Buyers hope Pranab will make housing within their budget
With affordable housing in Gurgaon becoming out of bounds, scores of homebuyers and realtors are hoping that today’s Union Budget will offer some relief. Deevakar Anand reports.india Updated: Mar 16, 2012 11:43 IST
With affordable housing in Gurgaon becoming out of bounds, scores of homebuyers and realtors are hoping that Friday’s Union Budget will offer some relief.
They are pitching hope on finance minister Pranab Mukherjee to announce a policy that will benefit low-cost housing projects. While there is ample availability of housing in the mid and high segment range, affordable homes (up to 1,000 square foot area) are hardly available, thanks to policy as well as practical constraints for builders.
In the run-up to the budget, the National Real Estate Development Council (NAREDCO) recently called on the government to reintroduce 100% deduction of profits derived from construction of smaller housing projects (300-1,200 sq ft built up area) under Section 80-IB(10) of the IT Act 1961 that was scrapped by the Finance Act, 2009.
While this benefit was applicable up to 1,200 square foot built-up area in Mumbai and Delhi, at other places it was up to 1,500 square foot.

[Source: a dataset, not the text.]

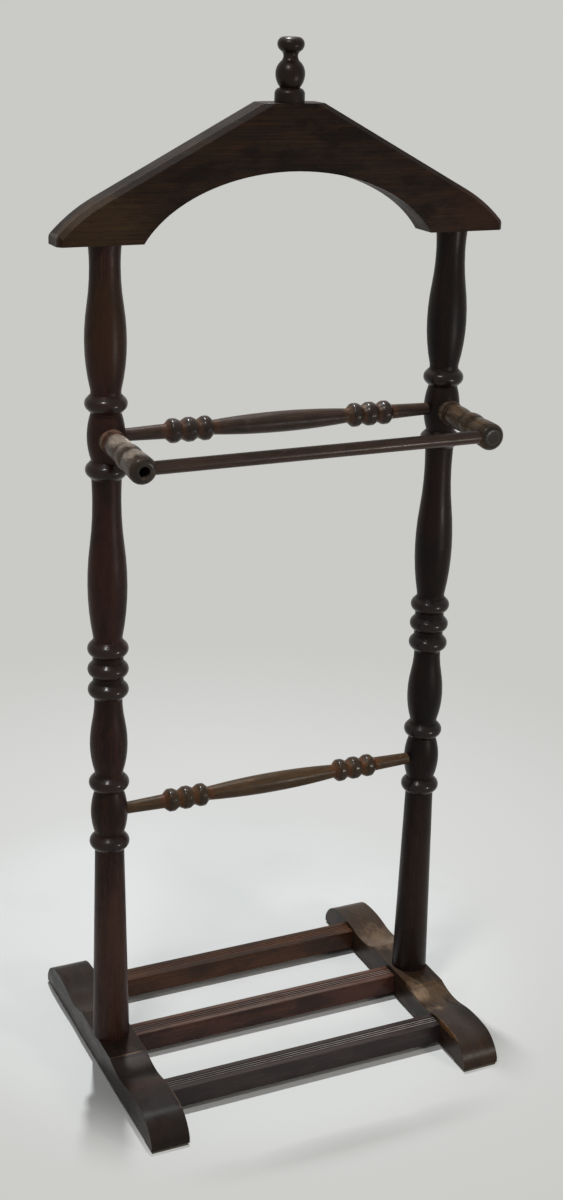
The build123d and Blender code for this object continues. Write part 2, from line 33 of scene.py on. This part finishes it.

The entry-level cost of a 2-BHK flat in Gurgaon, according to realty experts, is Rs40-50 lakh and the prices are rising by the day. Escalating prices ensures that junior and mid-level executives earning in the range of Rs15,000-Rs40,000 per month are left untouched by the benefits of mushrooming housing projects in Gurgaon.
“I will be happy if developers construct small houses. I hope this year's budget encourages them to do so,” said Binod Kumar, a banking executive who moved to the city in 2005 and has been striving to book his dream flat since then.
Dharmendra Bhandari, CMD, Bestech Group said, “If the government announces reduction in the cost of steel and cement, we can cope with the 15% annual hike in construction cost better and think of investing in smaller projects that are within the reach of the middle-class.”
Samarjit Singh, MD, India Homes, points out that “unless there is a major policy fillip for the developers, they won’t invest in affordable housing projects as it reduces their profitability since they have to construct more common space, bathrooms and balconies”.